To the best of their knowledge and belief and according to the information and explanations obtained by your Directors they make the following statements in terms of Section 134(3)(c)of the Companies Act, 2013 and hereby confirm that:-

a. in the preparation of the annual accounts, the applicable accounting standards have been followed along with proper explanation relating to material departures;

b. the Directors have selected such accounting policies and applied consistently and made judgments and estimates that are reasonable and prudent so as to give a true and fair view of the state of affairs of the Company as at 31st March, 2023 and of the loss of the Company for the year ended on that date;

c. the Directors have taken proper and sufficient care for the maintenance of adequate accounting records in accordance with the provisions of this Act for safeguarding the assets of the Company and for preventing and detecting fraud and other irregularities;

d. the Directors have prepared the annual accounts on a going concern basis;

e. the Directors, had is in process of laying down internal financial controls to be followed by the company and that such internal financial controls are adequate and were operating effectively.

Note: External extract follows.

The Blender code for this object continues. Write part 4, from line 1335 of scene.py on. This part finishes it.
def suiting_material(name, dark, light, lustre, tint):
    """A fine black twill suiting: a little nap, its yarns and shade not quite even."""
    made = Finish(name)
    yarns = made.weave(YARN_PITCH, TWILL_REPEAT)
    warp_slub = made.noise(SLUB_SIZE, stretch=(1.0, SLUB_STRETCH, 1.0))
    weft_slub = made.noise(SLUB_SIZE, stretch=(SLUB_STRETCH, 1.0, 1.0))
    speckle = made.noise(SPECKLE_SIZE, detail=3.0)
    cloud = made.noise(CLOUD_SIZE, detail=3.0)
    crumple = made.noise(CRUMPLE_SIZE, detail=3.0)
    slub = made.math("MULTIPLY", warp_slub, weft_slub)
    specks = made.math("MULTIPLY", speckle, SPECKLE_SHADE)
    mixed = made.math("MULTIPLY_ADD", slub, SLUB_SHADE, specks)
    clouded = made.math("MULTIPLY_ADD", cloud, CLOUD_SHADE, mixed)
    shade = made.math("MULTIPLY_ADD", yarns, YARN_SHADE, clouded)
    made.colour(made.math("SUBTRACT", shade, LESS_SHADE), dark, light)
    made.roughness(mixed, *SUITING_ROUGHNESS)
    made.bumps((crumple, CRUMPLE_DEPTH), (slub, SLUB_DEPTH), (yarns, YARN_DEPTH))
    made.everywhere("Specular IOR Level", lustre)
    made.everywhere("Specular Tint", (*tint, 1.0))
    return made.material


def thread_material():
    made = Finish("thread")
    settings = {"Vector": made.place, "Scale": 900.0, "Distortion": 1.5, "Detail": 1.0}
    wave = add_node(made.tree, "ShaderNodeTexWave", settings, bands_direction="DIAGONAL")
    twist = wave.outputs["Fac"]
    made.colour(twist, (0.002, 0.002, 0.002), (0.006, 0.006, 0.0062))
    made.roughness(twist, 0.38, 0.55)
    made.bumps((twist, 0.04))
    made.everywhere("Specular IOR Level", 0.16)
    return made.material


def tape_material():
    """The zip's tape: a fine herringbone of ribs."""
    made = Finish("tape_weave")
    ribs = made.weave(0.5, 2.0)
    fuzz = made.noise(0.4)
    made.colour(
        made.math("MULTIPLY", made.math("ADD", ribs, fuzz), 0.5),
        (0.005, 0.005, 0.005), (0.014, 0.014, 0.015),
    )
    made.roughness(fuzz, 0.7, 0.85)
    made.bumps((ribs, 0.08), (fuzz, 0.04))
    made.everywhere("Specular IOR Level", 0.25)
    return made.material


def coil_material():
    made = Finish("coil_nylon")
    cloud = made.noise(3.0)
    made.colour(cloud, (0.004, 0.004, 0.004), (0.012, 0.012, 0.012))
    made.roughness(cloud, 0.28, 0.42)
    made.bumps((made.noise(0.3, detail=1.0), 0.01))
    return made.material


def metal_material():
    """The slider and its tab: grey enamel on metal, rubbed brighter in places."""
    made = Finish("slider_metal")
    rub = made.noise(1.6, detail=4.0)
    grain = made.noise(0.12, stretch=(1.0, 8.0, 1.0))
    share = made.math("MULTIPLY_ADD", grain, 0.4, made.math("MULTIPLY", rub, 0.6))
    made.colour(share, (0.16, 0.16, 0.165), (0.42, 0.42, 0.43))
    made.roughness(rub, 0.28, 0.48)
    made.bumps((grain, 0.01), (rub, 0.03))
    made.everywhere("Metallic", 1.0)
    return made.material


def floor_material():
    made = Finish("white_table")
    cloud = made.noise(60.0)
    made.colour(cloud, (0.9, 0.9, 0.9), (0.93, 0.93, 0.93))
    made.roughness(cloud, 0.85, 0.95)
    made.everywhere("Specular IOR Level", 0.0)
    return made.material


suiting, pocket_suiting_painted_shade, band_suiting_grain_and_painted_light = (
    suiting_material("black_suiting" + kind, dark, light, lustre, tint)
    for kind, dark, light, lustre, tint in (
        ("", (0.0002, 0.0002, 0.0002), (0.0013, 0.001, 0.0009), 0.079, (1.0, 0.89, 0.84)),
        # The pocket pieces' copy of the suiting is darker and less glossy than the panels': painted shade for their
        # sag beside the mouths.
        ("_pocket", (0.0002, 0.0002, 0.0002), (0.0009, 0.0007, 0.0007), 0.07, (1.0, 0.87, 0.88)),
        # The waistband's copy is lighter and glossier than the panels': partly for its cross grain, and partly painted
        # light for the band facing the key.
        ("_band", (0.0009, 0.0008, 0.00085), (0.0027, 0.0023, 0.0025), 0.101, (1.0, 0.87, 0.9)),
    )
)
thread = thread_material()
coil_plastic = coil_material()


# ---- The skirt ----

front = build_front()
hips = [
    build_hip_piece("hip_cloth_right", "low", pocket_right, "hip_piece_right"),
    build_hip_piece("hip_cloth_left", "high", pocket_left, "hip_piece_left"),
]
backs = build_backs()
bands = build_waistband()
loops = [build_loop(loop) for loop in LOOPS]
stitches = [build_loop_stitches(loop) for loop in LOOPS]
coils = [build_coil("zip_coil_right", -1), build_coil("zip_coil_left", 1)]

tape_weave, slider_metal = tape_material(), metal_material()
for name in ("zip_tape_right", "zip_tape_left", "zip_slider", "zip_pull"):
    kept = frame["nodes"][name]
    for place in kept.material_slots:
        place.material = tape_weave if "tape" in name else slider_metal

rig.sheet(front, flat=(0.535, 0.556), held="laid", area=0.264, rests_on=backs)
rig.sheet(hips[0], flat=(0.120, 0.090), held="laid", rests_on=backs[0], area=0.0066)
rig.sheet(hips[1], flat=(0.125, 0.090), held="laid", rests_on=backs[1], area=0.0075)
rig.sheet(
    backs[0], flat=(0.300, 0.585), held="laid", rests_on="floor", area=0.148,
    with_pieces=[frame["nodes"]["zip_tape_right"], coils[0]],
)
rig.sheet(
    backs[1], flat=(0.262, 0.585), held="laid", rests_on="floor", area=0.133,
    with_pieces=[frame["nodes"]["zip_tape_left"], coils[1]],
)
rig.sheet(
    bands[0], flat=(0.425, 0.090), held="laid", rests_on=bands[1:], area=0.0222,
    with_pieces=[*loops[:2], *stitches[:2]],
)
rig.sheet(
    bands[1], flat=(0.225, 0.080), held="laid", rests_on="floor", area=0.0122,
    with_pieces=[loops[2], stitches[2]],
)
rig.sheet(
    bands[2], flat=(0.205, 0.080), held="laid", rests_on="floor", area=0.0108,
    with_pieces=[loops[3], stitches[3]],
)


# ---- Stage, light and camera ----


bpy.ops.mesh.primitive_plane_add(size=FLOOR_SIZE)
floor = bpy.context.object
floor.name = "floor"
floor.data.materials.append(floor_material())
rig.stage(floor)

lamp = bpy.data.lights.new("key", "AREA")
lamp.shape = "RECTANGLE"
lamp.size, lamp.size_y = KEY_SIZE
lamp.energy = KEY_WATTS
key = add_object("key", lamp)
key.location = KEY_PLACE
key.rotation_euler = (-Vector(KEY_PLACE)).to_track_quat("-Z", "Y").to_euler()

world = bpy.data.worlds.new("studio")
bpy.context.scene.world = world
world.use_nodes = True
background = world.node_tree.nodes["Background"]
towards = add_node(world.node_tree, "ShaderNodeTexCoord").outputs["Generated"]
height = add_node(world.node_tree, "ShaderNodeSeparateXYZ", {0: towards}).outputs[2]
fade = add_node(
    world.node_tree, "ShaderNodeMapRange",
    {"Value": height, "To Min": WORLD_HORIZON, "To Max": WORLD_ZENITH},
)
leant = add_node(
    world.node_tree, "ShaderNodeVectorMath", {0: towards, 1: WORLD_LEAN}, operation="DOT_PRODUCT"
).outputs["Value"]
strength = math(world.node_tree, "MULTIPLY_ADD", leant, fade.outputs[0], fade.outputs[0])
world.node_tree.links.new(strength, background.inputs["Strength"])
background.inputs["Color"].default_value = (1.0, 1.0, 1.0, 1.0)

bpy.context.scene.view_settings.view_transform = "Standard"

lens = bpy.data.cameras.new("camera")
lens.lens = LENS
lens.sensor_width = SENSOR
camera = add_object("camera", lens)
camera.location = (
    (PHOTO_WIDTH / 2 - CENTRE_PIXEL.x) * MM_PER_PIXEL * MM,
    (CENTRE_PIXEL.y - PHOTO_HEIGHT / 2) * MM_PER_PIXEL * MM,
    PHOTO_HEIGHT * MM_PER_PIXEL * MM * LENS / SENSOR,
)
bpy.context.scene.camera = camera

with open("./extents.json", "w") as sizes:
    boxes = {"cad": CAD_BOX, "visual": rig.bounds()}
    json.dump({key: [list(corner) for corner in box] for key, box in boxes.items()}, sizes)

f. the Directors have devised proper systems to ensure compliance with the provisions of all applicable laws and that such systems were adequate and operating effectively.

17. NOMINATION AND REMUNERATION COMMITTEE

The Board has in accordance with the provisions of sub-section (3) of Section 178 of the Companies Act, 2013, formulated the policy setting out the criteria for determining qualifications, positive attributes, independence of a Director and policy relating to remuneration for Directors, Key Managerial Personnel and other employees. The said policy is available on www.autoriders.com website of the Company.

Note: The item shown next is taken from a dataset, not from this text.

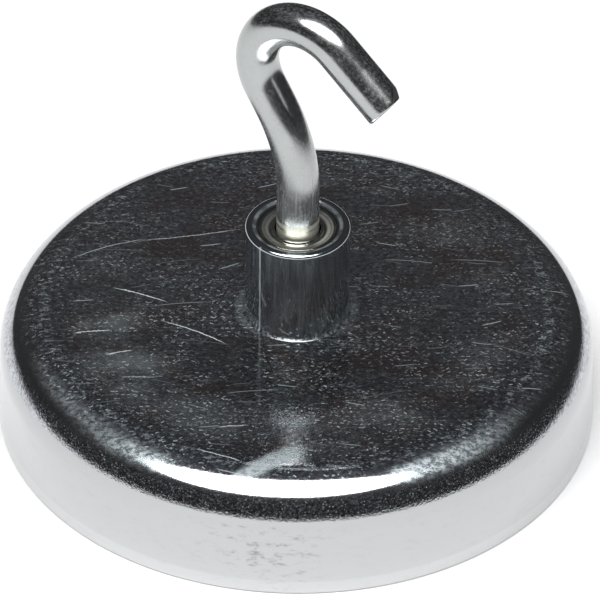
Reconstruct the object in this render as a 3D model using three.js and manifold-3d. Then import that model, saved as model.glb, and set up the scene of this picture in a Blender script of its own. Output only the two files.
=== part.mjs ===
// Pot magnet with a swivelling open hook.
// A drawn steel pot holds a ferrite ring magnet. A turned boss is riveted to the middle of the pot,
// and a bent wire hook turns in a bush that the boss's rolled lip holds in.
// Millimetres, +Z up. The pot stands on its rim at z = 0, centred on the Z axis, and the hook is
// bent in the XZ plane, with its tip towards +X.
import * as THREE from "three";
import { mergeVertices } from "three/addons/utils/BufferGeometryUtils.js";
import Module from "manifold-3d";

// ---- driving dimensions ----
const POT_RADIUS = 40; // at the rim
const POT_HEIGHT = 16.4;
const SHEET = 2.5; // thickness of the pot's steel
const SHOULDER_RADIUS = 6.7; // outside bend between the wall and the plate
const WALL_DRAFT = 0.3; // how much narrower the wall is at the shoulder than at the rim
const RIM_CHAMFER = 0.4;

const MAGNET_RADIUS = 34.5;
const MAGNET_HOLE_RADIUS = 8;
const MAGNET_RECESS = 0.4; // the magnet's face lies this far above the rim
const MAGNET_CHAMFER = 0.6;
const BOND_THICKNESS = 0.5;
const RESIN_RECESS = 0.8;

const BOSS_RADIUS = 7;
const BOSS_HEIGHT = 14; // above the plate
const BOSS_CHAMFER = 0.3;
const SPIGOT_RADIUS = 4.9;
const RIVET_RADIUS = 6.4; // the spigot's riveted end, inside the pot
const RIVET_HEIGHT = 1.8;
const CHAMBER_RADIUS = 5.2;
const CHAMBER_FLOOR = 2.5; // above the plate
const LIP_RADIUS = 5.3; // inside of the rolled lip that holds the bush
const LIP_WIDTH = 0.95; // its sloping top
const LIP_DROP = 0.3;
const LIP_THICKNESS = 0.3; // at its inner edge

const BUSH_RADIUS = 5.75;
const BUSH_HOLE_RADIUS = 3.1;
const BUSH_LENGTH = 6.8; // below the lip
const BUSH_CHAMFER = 0.3;

const WIRE_RADIUS = 2.85;
const SHANK_TOP = 36.3; // height where the hook's first bend starts
const LEAN_RADIUS = 23.3;
const LEAN_ANGLE = 32.3; // degrees that the neck leans back
const NECK_LENGTH = 3.3;
const CROWN_RADIUS = 7.65;
const CROWN_ANGLE = 161.8; // degrees from the neck over the top to the tip
const TIP_LENGTH = 10.05;

const WASHER_RADIUS = 4.7;
const WASHER_THICKNESS = 1.2;
const TENON_RADIUS = 2.25; // the hook's reduced end, through the washer
const HEAD_RADIUS = 3.5; // the tenon's riveted end, under the washer
const HEAD_HEIGHT = 1.2;

const AXIAL_PLAY = 0.3; // between the washer and the bush
const GAP = 0.1; // between round faces that fit together

const RING_SEGMENTS = 72;
const TURNED_SEGMENTS = 40;
const WIRE_SIDES = 20;
const WIRE_STEPS = 48;
const ARC_STEPS = 7;

// ---- heights that follow from them ----
const plateUnderside = POT_HEIGHT - SHEET;
const wallTop = POT_HEIGHT - SHOULDER_RADIUS;
const innerCorner = SHOULDER_RADIUS - SHEET;
const cornerCentre = POT_RADIUS - WALL_DRAFT - SHOULDER_RADIUS;
const magnetTop = plateUnderside - BOND_THICKNESS;
const bossTop = POT_HEIGHT + BOSS_HEIGHT;
const lipUnderside = bossTop - LIP_DROP - LIP_THICKNESS;
const bushShoulder = lipUnderside - GAP;
const bushFace = bossTop - LIP_DROP;
const bushFoot = bushShoulder - BUSH_LENGTH;
const washerTop = bushFoot - AXIAL_PLAY;
const washerFoot = washerTop - WASHER_THICKNESS;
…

(a) Brief description of Terms of Reference:

Apart from determining the Company’s Policy on specific remuneration packages for Executive Directors including pension rights and any compensation payment and to fix the remuneration payable to executive directors, the terms of reference is as per the provisions of section 178 of the Companies Act, 2013 and rules framed there under.

(b) Composition, Name of Members and Chairman as on 31.03.2023:

Nomination and Remuneration Committee comprises of:

1. Mr. Vinay Rane- Independent Director (Chairman of the Committee)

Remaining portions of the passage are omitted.